** Required task **
From the records below, transcribe only the lines running from the one with "Write part 3 of the three.js" through the one with "two headed pins". Keep both of those end lines.

** Working data **
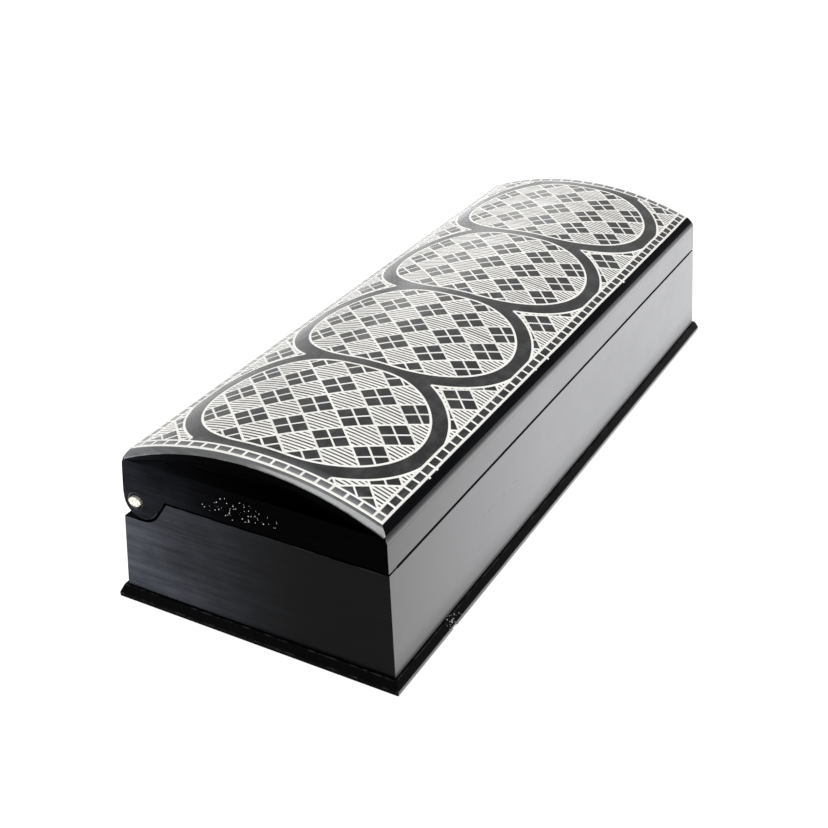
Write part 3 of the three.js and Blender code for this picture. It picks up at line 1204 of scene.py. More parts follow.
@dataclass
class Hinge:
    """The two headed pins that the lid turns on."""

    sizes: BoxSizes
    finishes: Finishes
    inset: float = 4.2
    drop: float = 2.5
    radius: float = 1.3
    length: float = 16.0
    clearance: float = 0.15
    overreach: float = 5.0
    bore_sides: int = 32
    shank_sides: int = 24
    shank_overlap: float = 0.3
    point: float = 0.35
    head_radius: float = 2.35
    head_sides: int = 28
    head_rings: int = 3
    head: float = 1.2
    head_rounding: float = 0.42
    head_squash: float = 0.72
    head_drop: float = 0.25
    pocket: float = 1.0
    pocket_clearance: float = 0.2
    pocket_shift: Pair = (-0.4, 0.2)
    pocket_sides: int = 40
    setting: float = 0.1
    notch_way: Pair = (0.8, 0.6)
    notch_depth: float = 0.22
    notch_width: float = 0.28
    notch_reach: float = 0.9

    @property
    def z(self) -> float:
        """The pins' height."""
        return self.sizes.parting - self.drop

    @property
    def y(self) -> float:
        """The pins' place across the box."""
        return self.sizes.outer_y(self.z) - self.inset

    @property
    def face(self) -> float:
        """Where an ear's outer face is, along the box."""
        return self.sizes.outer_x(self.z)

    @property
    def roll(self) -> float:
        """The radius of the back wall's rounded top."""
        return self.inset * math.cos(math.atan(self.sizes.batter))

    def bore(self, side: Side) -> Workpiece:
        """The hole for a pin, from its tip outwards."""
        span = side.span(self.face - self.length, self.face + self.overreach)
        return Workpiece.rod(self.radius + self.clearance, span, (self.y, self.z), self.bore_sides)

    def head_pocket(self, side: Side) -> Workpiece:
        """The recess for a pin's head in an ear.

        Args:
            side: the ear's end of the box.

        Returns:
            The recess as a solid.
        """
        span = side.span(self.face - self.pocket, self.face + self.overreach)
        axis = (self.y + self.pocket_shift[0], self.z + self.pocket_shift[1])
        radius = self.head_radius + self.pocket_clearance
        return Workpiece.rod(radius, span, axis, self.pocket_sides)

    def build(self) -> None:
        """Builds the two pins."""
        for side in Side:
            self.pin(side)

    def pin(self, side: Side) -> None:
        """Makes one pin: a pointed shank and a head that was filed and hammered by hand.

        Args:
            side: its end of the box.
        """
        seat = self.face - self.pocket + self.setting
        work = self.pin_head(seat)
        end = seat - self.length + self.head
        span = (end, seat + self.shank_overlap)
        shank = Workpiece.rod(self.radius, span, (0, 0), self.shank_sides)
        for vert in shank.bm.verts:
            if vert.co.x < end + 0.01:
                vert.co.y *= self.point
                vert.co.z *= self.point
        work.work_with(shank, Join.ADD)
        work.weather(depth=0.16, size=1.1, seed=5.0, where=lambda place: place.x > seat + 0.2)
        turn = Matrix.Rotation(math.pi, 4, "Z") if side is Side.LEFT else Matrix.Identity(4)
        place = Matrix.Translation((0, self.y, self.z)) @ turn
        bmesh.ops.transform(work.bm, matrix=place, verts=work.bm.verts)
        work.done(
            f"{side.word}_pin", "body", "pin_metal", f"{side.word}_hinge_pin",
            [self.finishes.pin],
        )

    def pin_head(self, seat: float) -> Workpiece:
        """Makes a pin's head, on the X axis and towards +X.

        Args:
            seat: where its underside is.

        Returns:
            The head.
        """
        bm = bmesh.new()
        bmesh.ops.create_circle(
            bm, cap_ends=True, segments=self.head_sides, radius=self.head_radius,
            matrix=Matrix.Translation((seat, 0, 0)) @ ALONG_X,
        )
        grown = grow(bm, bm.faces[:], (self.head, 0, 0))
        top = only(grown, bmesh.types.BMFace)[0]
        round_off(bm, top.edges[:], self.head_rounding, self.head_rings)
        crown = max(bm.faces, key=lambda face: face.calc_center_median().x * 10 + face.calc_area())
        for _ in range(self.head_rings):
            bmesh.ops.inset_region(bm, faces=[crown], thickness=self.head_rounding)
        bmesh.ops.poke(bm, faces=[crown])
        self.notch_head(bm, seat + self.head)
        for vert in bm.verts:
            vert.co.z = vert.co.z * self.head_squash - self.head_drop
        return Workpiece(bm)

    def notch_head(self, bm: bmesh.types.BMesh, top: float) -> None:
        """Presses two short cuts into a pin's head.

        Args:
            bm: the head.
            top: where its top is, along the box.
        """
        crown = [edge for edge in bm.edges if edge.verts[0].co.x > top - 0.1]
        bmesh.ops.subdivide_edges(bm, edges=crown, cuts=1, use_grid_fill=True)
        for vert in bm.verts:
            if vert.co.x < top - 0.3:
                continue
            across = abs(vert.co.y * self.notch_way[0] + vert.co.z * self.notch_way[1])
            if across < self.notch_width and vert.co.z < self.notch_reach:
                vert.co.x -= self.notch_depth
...
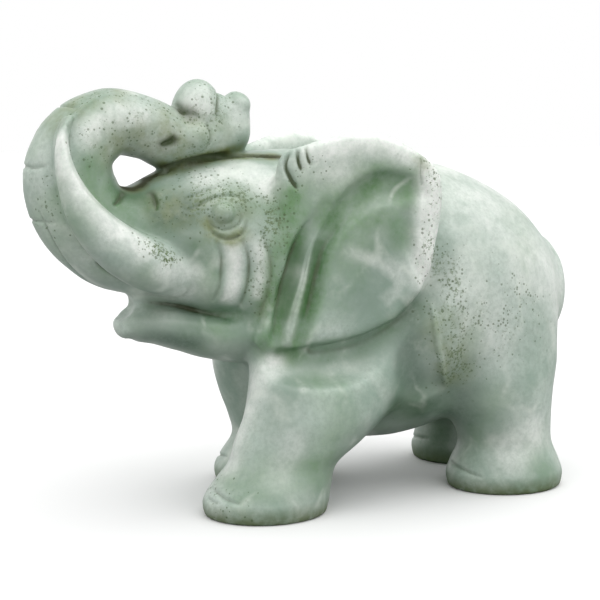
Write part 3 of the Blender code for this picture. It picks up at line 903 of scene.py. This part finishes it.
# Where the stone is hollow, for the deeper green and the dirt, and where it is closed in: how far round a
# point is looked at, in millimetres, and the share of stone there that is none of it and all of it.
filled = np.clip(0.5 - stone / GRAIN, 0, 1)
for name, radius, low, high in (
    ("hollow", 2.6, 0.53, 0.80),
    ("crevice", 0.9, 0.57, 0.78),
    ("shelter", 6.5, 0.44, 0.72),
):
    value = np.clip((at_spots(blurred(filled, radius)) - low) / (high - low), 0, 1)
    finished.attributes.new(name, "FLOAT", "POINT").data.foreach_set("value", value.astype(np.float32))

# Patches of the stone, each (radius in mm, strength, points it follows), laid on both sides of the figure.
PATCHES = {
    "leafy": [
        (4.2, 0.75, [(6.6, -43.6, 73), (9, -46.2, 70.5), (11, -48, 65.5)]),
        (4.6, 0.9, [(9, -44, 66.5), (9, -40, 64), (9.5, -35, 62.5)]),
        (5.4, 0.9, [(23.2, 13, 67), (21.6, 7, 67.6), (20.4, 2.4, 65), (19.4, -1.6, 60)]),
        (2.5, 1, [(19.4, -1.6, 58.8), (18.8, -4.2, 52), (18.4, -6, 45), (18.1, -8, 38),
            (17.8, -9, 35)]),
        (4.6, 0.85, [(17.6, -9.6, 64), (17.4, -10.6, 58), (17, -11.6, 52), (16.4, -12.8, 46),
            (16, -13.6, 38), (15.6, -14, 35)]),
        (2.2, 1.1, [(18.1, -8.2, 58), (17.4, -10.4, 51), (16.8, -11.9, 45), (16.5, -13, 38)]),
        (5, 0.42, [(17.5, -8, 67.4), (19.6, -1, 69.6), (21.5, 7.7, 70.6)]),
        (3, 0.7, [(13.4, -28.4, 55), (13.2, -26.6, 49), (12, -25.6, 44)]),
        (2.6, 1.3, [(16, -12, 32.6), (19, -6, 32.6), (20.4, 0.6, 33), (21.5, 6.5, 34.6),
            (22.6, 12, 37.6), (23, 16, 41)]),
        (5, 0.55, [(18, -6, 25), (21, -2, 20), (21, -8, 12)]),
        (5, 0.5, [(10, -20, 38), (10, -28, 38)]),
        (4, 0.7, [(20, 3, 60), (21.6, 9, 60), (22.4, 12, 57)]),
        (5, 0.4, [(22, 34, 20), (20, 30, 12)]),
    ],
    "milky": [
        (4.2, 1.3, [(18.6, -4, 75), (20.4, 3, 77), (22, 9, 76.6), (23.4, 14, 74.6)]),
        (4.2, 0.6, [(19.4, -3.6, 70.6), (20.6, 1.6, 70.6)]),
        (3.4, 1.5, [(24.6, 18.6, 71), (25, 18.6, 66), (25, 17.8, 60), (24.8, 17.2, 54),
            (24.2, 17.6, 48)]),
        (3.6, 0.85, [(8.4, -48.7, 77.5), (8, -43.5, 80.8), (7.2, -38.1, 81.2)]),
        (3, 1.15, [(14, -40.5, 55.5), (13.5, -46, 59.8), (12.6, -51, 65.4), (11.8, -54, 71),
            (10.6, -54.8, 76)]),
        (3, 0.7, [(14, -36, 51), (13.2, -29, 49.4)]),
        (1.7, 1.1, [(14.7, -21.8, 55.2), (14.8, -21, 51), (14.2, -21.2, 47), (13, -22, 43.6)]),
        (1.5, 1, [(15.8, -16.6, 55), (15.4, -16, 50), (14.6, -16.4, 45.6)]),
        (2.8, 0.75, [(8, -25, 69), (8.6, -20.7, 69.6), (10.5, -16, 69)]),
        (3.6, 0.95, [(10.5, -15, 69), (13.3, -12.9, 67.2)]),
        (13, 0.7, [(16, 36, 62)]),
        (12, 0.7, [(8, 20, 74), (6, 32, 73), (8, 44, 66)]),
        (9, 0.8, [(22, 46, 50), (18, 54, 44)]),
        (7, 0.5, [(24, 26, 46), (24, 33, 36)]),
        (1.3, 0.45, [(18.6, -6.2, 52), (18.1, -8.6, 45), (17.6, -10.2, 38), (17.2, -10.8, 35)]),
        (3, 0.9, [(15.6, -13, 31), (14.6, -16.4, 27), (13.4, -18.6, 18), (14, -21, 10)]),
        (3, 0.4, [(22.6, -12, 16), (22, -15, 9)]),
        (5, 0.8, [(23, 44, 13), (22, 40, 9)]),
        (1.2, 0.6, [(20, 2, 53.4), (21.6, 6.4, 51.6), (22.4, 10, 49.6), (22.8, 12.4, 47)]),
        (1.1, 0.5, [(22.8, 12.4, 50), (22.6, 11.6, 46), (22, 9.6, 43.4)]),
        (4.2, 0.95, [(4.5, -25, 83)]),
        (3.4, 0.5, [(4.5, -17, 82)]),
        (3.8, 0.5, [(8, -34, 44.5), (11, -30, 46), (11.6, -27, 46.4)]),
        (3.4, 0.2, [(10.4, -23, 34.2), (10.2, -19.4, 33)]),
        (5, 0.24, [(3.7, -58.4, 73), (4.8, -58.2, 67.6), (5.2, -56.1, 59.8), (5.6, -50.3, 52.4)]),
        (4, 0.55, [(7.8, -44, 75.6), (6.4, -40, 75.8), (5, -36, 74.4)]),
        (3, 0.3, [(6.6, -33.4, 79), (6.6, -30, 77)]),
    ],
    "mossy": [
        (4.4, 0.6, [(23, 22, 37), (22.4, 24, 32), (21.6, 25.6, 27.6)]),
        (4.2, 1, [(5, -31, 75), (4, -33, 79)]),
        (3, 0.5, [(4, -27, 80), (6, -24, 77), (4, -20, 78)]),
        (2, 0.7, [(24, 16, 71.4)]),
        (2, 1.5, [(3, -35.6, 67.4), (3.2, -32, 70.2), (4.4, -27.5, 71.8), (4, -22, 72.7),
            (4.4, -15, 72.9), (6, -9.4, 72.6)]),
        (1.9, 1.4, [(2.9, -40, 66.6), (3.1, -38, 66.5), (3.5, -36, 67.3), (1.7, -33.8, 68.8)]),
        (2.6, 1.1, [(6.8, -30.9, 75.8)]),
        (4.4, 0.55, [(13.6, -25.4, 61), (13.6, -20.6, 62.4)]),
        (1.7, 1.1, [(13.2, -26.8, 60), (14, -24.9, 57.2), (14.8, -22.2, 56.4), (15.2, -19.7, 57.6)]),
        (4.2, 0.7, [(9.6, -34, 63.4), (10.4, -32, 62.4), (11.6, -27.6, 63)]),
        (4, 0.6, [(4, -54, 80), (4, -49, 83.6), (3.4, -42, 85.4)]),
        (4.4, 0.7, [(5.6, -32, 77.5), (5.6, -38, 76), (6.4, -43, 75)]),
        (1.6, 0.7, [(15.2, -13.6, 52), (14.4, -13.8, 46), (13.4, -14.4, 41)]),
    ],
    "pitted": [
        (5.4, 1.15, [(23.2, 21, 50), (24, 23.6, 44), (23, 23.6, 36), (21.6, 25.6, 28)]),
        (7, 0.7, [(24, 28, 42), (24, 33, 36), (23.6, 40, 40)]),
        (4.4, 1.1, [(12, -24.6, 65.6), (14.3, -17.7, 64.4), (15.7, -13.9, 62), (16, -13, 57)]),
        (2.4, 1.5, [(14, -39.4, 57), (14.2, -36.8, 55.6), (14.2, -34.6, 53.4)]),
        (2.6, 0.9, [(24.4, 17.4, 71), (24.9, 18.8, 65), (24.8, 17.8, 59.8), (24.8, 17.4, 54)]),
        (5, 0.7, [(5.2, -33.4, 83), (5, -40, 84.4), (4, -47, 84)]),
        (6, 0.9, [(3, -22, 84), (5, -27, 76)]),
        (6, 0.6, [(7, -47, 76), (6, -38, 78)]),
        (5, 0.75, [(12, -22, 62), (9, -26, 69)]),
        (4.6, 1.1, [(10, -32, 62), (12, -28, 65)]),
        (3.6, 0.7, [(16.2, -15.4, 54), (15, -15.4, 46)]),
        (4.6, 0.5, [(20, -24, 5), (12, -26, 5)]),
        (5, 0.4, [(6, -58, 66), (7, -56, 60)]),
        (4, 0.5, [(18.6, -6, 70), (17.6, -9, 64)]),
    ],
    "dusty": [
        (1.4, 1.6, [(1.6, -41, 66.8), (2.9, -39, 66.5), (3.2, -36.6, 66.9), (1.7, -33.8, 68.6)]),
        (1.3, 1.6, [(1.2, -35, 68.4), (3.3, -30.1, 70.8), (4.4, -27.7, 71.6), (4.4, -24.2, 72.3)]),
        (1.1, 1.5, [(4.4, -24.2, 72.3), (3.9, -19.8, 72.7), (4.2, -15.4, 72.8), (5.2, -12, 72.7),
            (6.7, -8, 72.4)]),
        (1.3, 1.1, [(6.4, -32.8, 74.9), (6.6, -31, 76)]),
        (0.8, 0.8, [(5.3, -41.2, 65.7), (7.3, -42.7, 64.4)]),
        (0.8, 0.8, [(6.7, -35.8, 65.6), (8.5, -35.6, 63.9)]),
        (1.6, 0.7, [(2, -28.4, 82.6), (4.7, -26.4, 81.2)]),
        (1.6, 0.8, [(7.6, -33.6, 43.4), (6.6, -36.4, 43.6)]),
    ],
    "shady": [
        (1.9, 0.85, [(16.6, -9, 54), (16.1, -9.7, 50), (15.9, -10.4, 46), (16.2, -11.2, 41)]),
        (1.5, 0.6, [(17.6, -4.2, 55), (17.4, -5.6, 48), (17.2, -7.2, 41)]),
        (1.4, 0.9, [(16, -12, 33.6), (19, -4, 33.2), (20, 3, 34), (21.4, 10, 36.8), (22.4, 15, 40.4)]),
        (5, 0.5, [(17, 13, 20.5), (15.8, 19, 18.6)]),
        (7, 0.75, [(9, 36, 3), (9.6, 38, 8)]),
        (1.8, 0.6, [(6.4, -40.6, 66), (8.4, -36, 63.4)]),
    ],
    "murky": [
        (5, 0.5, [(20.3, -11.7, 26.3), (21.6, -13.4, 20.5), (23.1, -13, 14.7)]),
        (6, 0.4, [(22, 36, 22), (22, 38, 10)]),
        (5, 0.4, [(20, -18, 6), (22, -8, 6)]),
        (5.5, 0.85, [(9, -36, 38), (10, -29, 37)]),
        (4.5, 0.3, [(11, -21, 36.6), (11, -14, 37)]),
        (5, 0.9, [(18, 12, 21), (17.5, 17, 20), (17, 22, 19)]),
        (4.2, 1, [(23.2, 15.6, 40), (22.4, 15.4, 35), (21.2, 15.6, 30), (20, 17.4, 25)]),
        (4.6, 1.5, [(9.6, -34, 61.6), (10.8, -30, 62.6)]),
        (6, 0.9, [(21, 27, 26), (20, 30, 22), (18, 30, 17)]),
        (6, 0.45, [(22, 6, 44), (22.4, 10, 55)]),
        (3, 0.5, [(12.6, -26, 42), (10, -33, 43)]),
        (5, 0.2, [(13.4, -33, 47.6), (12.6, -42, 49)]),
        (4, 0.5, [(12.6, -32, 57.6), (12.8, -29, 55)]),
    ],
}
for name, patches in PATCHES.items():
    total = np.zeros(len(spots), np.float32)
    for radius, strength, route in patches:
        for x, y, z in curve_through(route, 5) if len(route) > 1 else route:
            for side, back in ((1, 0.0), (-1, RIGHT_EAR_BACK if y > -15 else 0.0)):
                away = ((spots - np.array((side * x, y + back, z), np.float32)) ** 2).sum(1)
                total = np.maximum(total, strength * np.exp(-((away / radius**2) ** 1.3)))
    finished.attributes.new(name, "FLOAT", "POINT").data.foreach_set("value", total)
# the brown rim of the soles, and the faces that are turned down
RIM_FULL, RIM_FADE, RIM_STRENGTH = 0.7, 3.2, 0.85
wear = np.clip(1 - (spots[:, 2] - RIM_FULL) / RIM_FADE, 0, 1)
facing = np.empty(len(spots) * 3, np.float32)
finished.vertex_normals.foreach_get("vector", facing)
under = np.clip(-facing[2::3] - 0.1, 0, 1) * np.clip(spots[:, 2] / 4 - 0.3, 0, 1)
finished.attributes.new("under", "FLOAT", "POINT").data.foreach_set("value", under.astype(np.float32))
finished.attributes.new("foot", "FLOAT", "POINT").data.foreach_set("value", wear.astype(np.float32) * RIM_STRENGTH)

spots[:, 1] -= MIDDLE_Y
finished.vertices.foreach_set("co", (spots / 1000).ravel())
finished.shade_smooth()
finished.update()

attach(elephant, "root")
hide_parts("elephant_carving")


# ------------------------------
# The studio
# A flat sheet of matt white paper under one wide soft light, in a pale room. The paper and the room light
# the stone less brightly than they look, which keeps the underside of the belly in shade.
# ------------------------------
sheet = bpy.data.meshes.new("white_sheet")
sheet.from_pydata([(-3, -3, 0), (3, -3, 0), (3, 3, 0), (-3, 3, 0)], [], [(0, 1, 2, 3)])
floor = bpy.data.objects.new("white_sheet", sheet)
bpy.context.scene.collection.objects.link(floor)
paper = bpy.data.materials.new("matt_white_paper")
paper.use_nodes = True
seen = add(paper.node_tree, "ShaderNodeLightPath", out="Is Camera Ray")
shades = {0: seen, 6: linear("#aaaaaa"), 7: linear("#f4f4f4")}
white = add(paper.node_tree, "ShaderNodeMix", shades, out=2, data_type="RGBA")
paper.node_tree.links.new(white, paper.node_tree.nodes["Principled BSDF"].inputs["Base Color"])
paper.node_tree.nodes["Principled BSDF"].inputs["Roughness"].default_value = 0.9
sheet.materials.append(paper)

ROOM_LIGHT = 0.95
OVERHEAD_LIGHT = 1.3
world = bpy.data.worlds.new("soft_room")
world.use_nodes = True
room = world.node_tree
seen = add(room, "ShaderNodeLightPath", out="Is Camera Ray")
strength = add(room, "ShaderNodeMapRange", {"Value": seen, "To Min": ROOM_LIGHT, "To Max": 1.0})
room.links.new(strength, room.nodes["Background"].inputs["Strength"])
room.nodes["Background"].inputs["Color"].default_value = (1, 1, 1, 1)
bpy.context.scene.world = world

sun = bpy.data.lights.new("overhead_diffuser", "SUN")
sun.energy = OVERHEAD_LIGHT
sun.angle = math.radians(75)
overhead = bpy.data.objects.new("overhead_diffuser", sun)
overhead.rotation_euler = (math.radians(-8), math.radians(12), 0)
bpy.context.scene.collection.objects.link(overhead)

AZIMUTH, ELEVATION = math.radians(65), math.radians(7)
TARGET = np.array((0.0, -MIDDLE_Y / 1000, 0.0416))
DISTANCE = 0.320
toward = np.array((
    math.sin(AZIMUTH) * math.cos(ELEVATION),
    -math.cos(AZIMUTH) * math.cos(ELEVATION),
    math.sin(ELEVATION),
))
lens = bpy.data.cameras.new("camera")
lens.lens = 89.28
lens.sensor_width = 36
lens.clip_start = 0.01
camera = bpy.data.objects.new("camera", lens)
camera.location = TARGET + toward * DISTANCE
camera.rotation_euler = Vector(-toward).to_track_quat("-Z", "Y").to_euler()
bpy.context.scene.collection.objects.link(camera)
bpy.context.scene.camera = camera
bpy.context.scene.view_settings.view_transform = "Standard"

** Written answer **
Write part 3 of the three.js and Blender code for this picture. It picks up at line 1204 of scene.py. More parts follow.
@dataclass
class Hinge:
    """The two headed pins that the lid turns on."""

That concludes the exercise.